Non era solo il saluto che gli mancava, provavo, in simpatia con le sue vibrazioni, un senso opprimente di colpa: la malattia, le ho permesso di farsi spazio in me e sconfiggermi, forse non ho lottato abbastanza; nonostante tutti gli anni che ho vissuto, non ho davvero trasmesso quello che vorrei aver dato, forse non ho amato abbastanza, forse non sono stato all’altezza del mio compito, forse non ho vissuto pienamente… tante erano le sensazioni che arrivavano tutte contemporaneamente, non era semplice distinguerle.

Tanta amarezza era difficile da sostenere, ma capivo che già dividerla tra noi la rendeva più accettabile, solo che non bastava.

Ora mi sentivo come un fiume, non potevo piangere le lacrime, allora queste si riversavano in me, ingoiate tutte assieme, diventate soffocanti, straripanti.
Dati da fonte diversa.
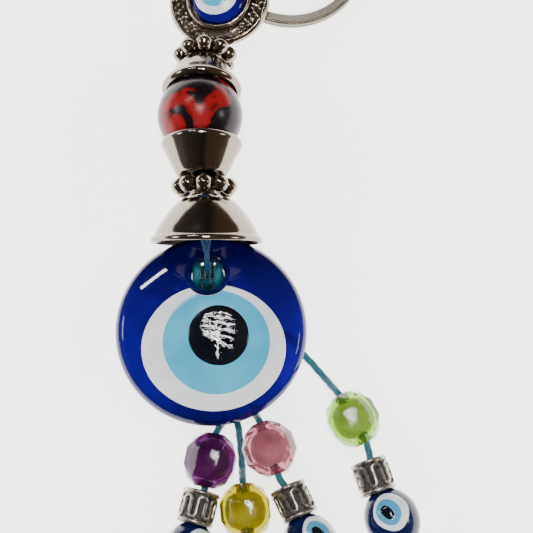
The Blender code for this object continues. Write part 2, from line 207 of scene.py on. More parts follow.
def cobalt_glass():
    """Deep blue glass with seeds in it, with painted shade: darker towards the lower edge and towards the top,
    around the hole.
    """
    made, tree, shader = new_material("cobalt_glass", Transmission_Weight=0.45, IOR=1.46,
                                      Specular_IOR_Level=0.4)
    cloud = noise_texture(tree, 90, 2, 0.5)
    seeds = noise_texture(tree, 2400, 2, 0.5)
    body = ramp(tree, cloud, [(0.3, (0.006, 0.0, 0.11)), (0.7, (0.013, 0.0, 0.27))])
    # painted shade: the colour is darkened towards the lower edge and towards the top of the disc, around the
    # hole
    shade = ramp(tree, along_y(tree, -18, 18),
                 [(0.0, (0.3, 0.22, 0.4)), (0.15, (0.6, 0.5, 0.65)), (0.3, grey(1)), (0.6, grey(0.85)),
                  (0.85, (0.13, 0.13, 0.22))])
    dark = ramp(tree, seeds, [(0.24, (0.35, 0.35, 0.45)), (0.30, (1, 1, 1))])
    tree.links.new(multiply(tree, multiply(tree, body, shade), dark), shader.inputs["Base Color"])
    tree.links.new(ramp(tree, seeds, [(0.25, grey(0.12)), (0.35, grey(0.03))]), shader.inputs["Roughness"])
    bump(tree, shader, noise_texture(tree, 300, 2), 0.05, 0.1)
    return made


def layer_glass(name, dark, pale, speck, ripple=(260, 0.05, 0.08), rough=(0.22, 0.12)):
    """Opaque poured glass with faint clouds, sparse dark specks and small surface ripples.

    ripple is the scale, strength and depth of its relief."""
    made, tree, shader = new_material(name, Coat_Weight=0.15, Coat_Roughness=0.03, Subsurface_Weight=0.08,
                                      Subsurface_Scale=0.001, Specular_IOR_Level=0.4)
    cloud = noise_texture(tree, 130, 3, 0.5, 0.4)
    dust = noise_texture(tree, 1900, 2, 0.4)
    clouds = ramp(tree, cloud, [(0.3, dark), (0.7, pale)])
    specks = ramp(tree, dust, [(0.17, grey(speck)), (0.20, grey(1))])
    roughness = ramp(tree, dust, [(0.2, grey(rough[0])), (0.6, grey(rough[1]))])
    tree.links.new(multiply(tree, clouds, specks), shader.inputs["Base Color"])
    tree.links.new(roughness, shader.inputs["Roughness"])
    bump(tree, shader, noise_texture(tree, ripple[0], 2), ripple[1], ripple[2])
    return made


def antique_silver():
    """Silver with black left in its recesses."""
    made, tree, shader = new_material("antique_silver", Metallic=1.0)
    patina = noise_texture(tree, 1300, 4)
    tree.links.new(ramp(tree, patina, [(0.34, (0.12, 0.11, 0.097)), (0.50, (0.46, 0.425, 0.38))]),
                   shader.inputs["Base Color"])
    tree.links.new(ramp(tree, patina, [(0.3, grey(0.42)), (0.7, grey(0.25))]), shader.inputs["Roughness"])
    bump(tree, shader, noise_texture(tree, 2800, 3), 0.2, 0.04)
    return made


MATERIALS = {
    "steel": polished("polished_metal", (0.21, 0.182, 0.145), (0.29, 0.255, 0.205), (0.11, 0.14)),
    "spacer": polished("spacer_metal", (0.20, 0.165, 0.125), (0.33, 0.285, 0.225), (0.10, 0.16)),
    "pendant": polished("pendant_metal", (0.22, 0.19, 0.145), (0.38, 0.335, 0.265), (0.13, 0.2)),
    "ring": polished("ring_steel", (0.16, 0.145, 0.12), (0.26, 0.235, 0.20), (0.3, 0.38)),
    # a lighter, warmer tone for the outer strip of the split ring's face
    "ring_edge": polished("ring_warm_edge", (0.22, 0.17, 0.11), (0.36, 0.29, 0.20), (0.16, 0.26)),
    "silver": antique_silver(),
    "black_recess": grained("black_patina", (0.008, 0.008, 0.009), (0.05, 0.047, 0.045), 1500, (0.7, 0.4),
                            (0.3, 0.05), Specular_IOR_Level=0.2),
    "cobalt": cobalt_glass(),
    "white": layer_glass("white_glass", (0.56, 0.59, 0.62), (0.74, 0.75, 0.77), 0.4),
    "light_blue": layer_glass("light_blue_glass", (0.035, 0.30, 0.48), (0.06, 0.39, 0.57), 0.4),
    "black": layer_glass("black_glass", (0.002, 0.003, 0.006), (0.007, 0.007, 0.012), 0.5,
                         (1300, 0.35, 0.035), (0.03, 0.02)),
    "navy": layer_glass("painted_navy", (0.001, 0.003, 0.022), (0.003, 0.007, 0.055), 0.5),
    "spot_blue": layer_glass("painted_light_blue", (0.045, 0.22, 0.40), (0.07, 0.29, 0.50), 0.4),
    "red": red_marble(),
    "blue_cord": waxed_cord("blue_thread", (0.002, 0.022, 0.075), (0.012, 0.075, 0.17)),
    "teal_cord": waxed_cord("teal_waxed_cord", (0.001, 0.045, 0.07), (0.006, 0.155, 0.20)),
    "violet": clear_acrylic("violet_acrylic", (0.12, 0.008, 0.12), (0.06, 0.004, 0.065), 0.72),
    "yellow": clear_acrylic("yellow_acrylic", (0.56, 0.47, 0.015), (0.38, 0.32, 0.005), 0.9),
    "pink": clear_acrylic("pink_acrylic", (0.66, 0.25, 0.31), (0.48, 0.13, 0.18), 0.9),
    "green": clear_acrylic("green_acrylic", (0.36, 0.62, 0.08), (0.22, 0.45, 0.03), 0.9),
    "milky": grained("milky_core", (0.42, 0.40, 0.38), (0.60, 0.57, 0.54), 500, (0.5, 0.35),
                     Subsurface_Weight=0.15, Subsurface_Scale=0.001),
    "violet_milky": grained("violet_milky_core", (0.06, 0.012, 0.07), (0.13, 0.035, 0.14), 500, (0.5, 0.35)),
}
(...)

Come se il cielo fosse in sintonia, la pioggia ci bagnava su quel balcone, spettatore commosso dalla scena.

Potevo scegliere solo due vie: annegare assieme a quel vecchietto, oppure tramutare l’impeto di quell’acqua in un moto dolce di compassione.

Sapevo di non poterlo toccare, ma fu come prendergli le mani nelle mie e baciargli la fronte.

Immersi l’uno negli occhi dell’altra e viceversa, ci parlammo con le voci di tutti nel mondo, in tutte le lingue del mondo: fummo l’uno per l’altra e viceversa, nonni e nonne, madri e padri, fratelli e sorelle, figli e figlie, amici e nemici; unimmo i cuori in un flusso che scorreva dentro e attorno a noi e a tutto l’Universo, fummo le presenze di ogni passato e di ogni futuro, senza confine, vedendo chi eravamo, chi eravamo stati e chi saremmo diventati, in un modo così chiaro, così ovvio, che ci fu subito pace.

Nulla aveva importanza se non quel senso di gratitudine infinita che ci pervadeva all’unisono.

Ci separammo daccapo, dopo un tempo indeterminabile, scossi dalla nostra esperienza estatica, mistica, perché si era compiuto ciò che doveva essere.

Eravamo pronti, liberi, in pace.

Allora, il vecchietto si fece sempre più traslucido, evanescente.

Lo vidi svanire pian piano mentre ritornava al suo posto nel camion.

I motori in strada si erano accesi, la colonna marciava lentamente oltre l’angolo, una sfocatura permaneva su quel feretro muto, che si allontanava.

Mi sentii chiamare dalla cucina “è ora di cena, che mangiamo?”, si era fatto scuro, il sole doveva essere tramontato senza che ci badassi troppo, dopo che anche l’ultimo camion aveva svoltato, dimenticando il mio balcone, del quale forse non si era nemmeno mai accorto.